[Begin Dataset content]
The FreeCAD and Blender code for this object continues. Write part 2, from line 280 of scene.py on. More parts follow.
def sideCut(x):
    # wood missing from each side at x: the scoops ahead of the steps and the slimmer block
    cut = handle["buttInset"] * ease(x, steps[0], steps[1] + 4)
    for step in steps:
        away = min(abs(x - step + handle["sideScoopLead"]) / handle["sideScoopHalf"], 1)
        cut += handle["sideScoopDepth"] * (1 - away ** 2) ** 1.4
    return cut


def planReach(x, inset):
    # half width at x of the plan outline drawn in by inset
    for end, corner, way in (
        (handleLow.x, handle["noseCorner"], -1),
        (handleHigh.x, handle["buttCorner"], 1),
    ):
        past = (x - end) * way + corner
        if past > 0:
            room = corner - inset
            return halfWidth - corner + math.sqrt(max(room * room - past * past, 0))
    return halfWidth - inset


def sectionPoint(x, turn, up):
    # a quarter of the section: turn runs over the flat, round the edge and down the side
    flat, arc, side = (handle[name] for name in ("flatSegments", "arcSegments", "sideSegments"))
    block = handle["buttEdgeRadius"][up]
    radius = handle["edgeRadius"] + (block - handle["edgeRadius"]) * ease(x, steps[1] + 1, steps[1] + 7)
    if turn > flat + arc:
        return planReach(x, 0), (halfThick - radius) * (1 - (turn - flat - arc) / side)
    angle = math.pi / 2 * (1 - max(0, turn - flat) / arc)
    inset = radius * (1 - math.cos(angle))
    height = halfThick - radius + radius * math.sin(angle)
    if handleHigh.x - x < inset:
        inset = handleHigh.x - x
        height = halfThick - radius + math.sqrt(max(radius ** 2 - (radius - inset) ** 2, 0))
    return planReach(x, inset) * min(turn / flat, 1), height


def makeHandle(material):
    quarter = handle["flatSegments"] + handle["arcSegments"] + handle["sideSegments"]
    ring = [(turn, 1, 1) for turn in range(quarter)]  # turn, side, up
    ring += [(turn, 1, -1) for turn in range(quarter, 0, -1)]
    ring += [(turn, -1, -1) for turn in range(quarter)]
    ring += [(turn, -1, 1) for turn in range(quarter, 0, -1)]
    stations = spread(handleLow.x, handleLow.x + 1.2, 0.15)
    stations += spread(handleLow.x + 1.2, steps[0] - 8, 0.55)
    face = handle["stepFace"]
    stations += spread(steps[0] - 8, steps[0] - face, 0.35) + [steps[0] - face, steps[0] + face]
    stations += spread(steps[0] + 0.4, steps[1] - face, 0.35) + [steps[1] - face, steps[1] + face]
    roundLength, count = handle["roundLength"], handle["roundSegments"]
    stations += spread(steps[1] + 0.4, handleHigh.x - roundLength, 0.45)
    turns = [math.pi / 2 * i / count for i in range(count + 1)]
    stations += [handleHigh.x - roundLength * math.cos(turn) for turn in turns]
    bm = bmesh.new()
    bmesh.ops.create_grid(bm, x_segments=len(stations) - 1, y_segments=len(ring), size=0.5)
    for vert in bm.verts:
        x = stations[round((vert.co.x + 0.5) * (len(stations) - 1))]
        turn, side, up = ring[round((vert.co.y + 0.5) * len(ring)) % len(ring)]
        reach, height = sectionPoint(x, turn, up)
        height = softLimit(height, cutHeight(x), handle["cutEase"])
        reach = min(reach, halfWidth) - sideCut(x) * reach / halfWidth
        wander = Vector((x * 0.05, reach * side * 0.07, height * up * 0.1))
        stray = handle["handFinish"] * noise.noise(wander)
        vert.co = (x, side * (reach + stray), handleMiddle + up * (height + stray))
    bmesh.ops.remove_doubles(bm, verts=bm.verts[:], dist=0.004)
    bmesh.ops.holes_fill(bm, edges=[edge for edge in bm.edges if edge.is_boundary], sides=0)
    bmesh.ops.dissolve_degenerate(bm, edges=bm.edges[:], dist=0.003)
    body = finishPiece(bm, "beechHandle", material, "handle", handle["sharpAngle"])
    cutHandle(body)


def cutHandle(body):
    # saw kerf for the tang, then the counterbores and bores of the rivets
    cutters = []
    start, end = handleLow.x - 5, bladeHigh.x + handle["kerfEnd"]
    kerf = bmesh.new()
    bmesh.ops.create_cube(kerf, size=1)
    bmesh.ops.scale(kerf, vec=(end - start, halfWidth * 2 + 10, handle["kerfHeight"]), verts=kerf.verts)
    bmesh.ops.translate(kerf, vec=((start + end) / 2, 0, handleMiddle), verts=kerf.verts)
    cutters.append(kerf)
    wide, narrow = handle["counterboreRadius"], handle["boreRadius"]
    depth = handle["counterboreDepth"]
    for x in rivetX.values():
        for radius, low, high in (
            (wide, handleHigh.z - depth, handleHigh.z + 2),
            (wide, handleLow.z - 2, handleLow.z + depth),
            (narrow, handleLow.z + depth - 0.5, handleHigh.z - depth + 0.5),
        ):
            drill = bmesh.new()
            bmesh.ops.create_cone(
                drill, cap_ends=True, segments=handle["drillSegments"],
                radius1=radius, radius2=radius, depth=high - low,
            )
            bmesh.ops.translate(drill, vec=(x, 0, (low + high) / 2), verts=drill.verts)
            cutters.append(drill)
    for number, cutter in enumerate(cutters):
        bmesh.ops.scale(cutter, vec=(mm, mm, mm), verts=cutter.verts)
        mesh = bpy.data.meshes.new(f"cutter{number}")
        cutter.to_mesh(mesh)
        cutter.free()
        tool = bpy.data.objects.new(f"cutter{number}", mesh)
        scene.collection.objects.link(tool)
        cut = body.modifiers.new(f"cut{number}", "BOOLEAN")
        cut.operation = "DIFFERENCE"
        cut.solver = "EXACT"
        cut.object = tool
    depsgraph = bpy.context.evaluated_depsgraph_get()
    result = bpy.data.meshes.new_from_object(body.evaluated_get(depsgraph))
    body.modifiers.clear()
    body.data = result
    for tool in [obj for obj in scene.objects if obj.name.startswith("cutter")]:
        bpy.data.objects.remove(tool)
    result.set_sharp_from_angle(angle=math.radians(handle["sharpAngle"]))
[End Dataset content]
> [What is needed]
Copy all the lines, exactly.

> [Result of the exercise]
The FreeCAD and Blender code for this object continues. Write part 2, from line 280 of scene.py on. More parts follow.
def sideCut(x):
    # wood missing from each side at x: the scoops ahead of the steps and the slimmer block
    cut = handle["buttInset"] * ease(x, steps[0], steps[1] + 4)
    for step in steps:
        away = min(abs(x - step + handle["sideScoopLead"]) / handle["sideScoopHalf"], 1)
        cut += handle["sideScoopDepth"] * (1 - away ** 2) ** 1.4
    return cut


def planReach(x, inset):
    # half width at x of the plan outline drawn in by inset
    for end, corner, way in (
        (handleLow.x, handle["noseCorner"], -1),
        (handleHigh.x, handle["buttCorner"], 1),
    ):
        past = (x - end) * way + corner
        if past > 0:
            room = corner - inset
            return halfWidth - corner + math.sqrt(max(room * room - past * past, 0))
    return halfWidth - inset


def sectionPoint(x, turn, up):
    # a quarter of the section: turn runs over the flat, round the edge and down the side
    flat, arc, side = (handle[name] for name in ("flatSegments", "arcSegments", "sideSegments"))
    block = handle["buttEdgeRadius"][up]
    radius = handle["edgeRadius"] + (block - handle["edgeRadius"]) * ease(x, steps[1] + 1, steps[1] + 7)
    if turn > flat + arc:
        return planReach(x, 0), (halfThick - radius) * (1 - (turn - flat - arc) / side)
    angle = math.pi / 2 * (1 - max(0, turn - flat) / arc)
    inset = radius * (1 - math.cos(angle))
    height = halfThick - radius + radius * math.sin(angle)
    if handleHigh.x - x < inset:
        inset = handleHigh.x - x
        height = halfThick - radius + math.sqrt(max(radius ** 2 - (radius - inset) ** 2, 0))
    return planReach(x, inset) * min(turn / flat, 1), height


def makeHandle(material):
    quarter = handle["flatSegments"] + handle["arcSegments"] + handle["sideSegments"]
    ring = [(turn, 1, 1) for turn in range(quarter)]  # turn, side, up
    ring += [(turn, 1, -1) for turn in range(quarter, 0, -1)]
    ring += [(turn, -1, -1) for turn in range(quarter)]
    ring += [(turn, -1, 1) for turn in range(quarter, 0, -1)]
    stations = spread(handleLow.x, handleLow.x + 1.2, 0.15)
    stations += spread(handleLow.x + 1.2, steps[0] - 8, 0.55)
    face = handle["stepFace"]
    stations += spread(steps[0] - 8, steps[0] - face, 0.35) + [steps[0] - face, steps[0] + face]
    stations += spread(steps[0] + 0.4, steps[1] - face, 0.35) + [steps[1] - face, steps[1] + face]
    roundLength, count = handle["roundLength"], handle["roundSegments"]
    stations += spread(steps[1] + 0.4, handleHigh.x - roundLength, 0.45)
    turns = [math.pi / 2 * i / count for i in range(count + 1)]
    stations += [handleHigh.x - roundLength * math.cos(turn) for turn in turns]
    bm = bmesh.new()
    bmesh.ops.create_grid(bm, x_segments=len(stations) - 1, y_segments=len(ring), size=0.5)
    for vert in bm.verts:
        x = stations[round((vert.co.x + 0.5) * (len(stations) - 1))]
        turn, side, up = ring[round((vert.co.y + 0.5) * len(ring)) % len(ring)]
        reach, height = sectionPoint(x, turn, up)
        height = softLimit(height, cutHeight(x), handle["cutEase"])
        reach = min(reach, halfWidth) - sideCut(x) * reach / halfWidth
        wander = Vector((x * 0.05, reach * side * 0.07, height * up * 0.1))
        stray = handle["handFinish"] * noise.noise(wander)
        vert.co = (x, side * (reach + stray), handleMiddle + up * (height + stray))
    bmesh.ops.remove_doubles(bm, verts=bm.verts[:], dist=0.004)
    bmesh.ops.holes_fill(bm, edges=[edge for edge in bm.edges if edge.is_boundary], sides=0)
    bmesh.ops.dissolve_degenerate(bm, edges=bm.edges[:], dist=0.003)
    body = finishPiece(bm, "beechHandle", material, "handle", handle["sharpAngle"])
    cutHandle(body)


def cutHandle(body):
    # saw kerf for the tang, then the counterbores and bores of the rivets
    cutters = []
    start, end = handleLow.x - 5, bladeHigh.x + handle["kerfEnd"]
    kerf = bmesh.new()
    bmesh.ops.create_cube(kerf, size=1)
    bmesh.ops.scale(kerf, vec=(end - start, halfWidth * 2 + 10, handle["kerfHeight"]), verts=kerf.verts)
    bmesh.ops.translate(kerf, vec=((start + end) / 2, 0, handleMiddle), verts=kerf.verts)
    cutters.append(kerf)
    wide, narrow = handle["counterboreRadius"], handle["boreRadius"]
    depth = handle["counterboreDepth"]
    for x in rivetX.values():
        for radius, low, high in (
            (wide, handleHigh.z - depth, handleHigh.z + 2),
            (wide, handleLow.z - 2, handleLow.z + depth),
            (narrow, handleLow.z + depth - 0.5, handleHigh.z - depth + 0.5),
        ):
            drill = bmesh.new()
            bmesh.ops.create_cone(
                drill, cap_ends=True, segments=handle["drillSegments"],
                radius1=radius, radius2=radius, depth=high - low,
            )
            bmesh.ops.translate(drill, vec=(x, 0, (low + high) / 2), verts=drill.verts)
            cutters.append(drill)
    for number, cutter in enumerate(cutters):
        bmesh.ops.scale(cutter, vec=(mm, mm, mm), verts=cutter.verts)
        mesh = bpy.data.meshes.new(f"cutter{number}")
        cutter.to_mesh(mesh)
        cutter.free()
        tool = bpy.data.objects.new(f"cutter{number}", mesh)
        scene.collection.objects.link(tool)
        cut = body.modifiers.new(f"cut{number}", "BOOLEAN")
        cut.operation = "DIFFERENCE"
        cut.solver = "EXACT"
        cut.object = tool
    depsgraph = bpy.context.evaluated_depsgraph_get()
    result = bpy.data.meshes.new_from_object(body.evaluated_get(depsgraph))
    body.modifiers.clear()
    body.data = result
    for tool in [obj for obj in scene.objects if obj.name.startswith("cutter")]:
        bpy.data.objects.remove(tool)
    result.set_sharp_from_angle(angle=math.radians(handle["sharpAngle"]))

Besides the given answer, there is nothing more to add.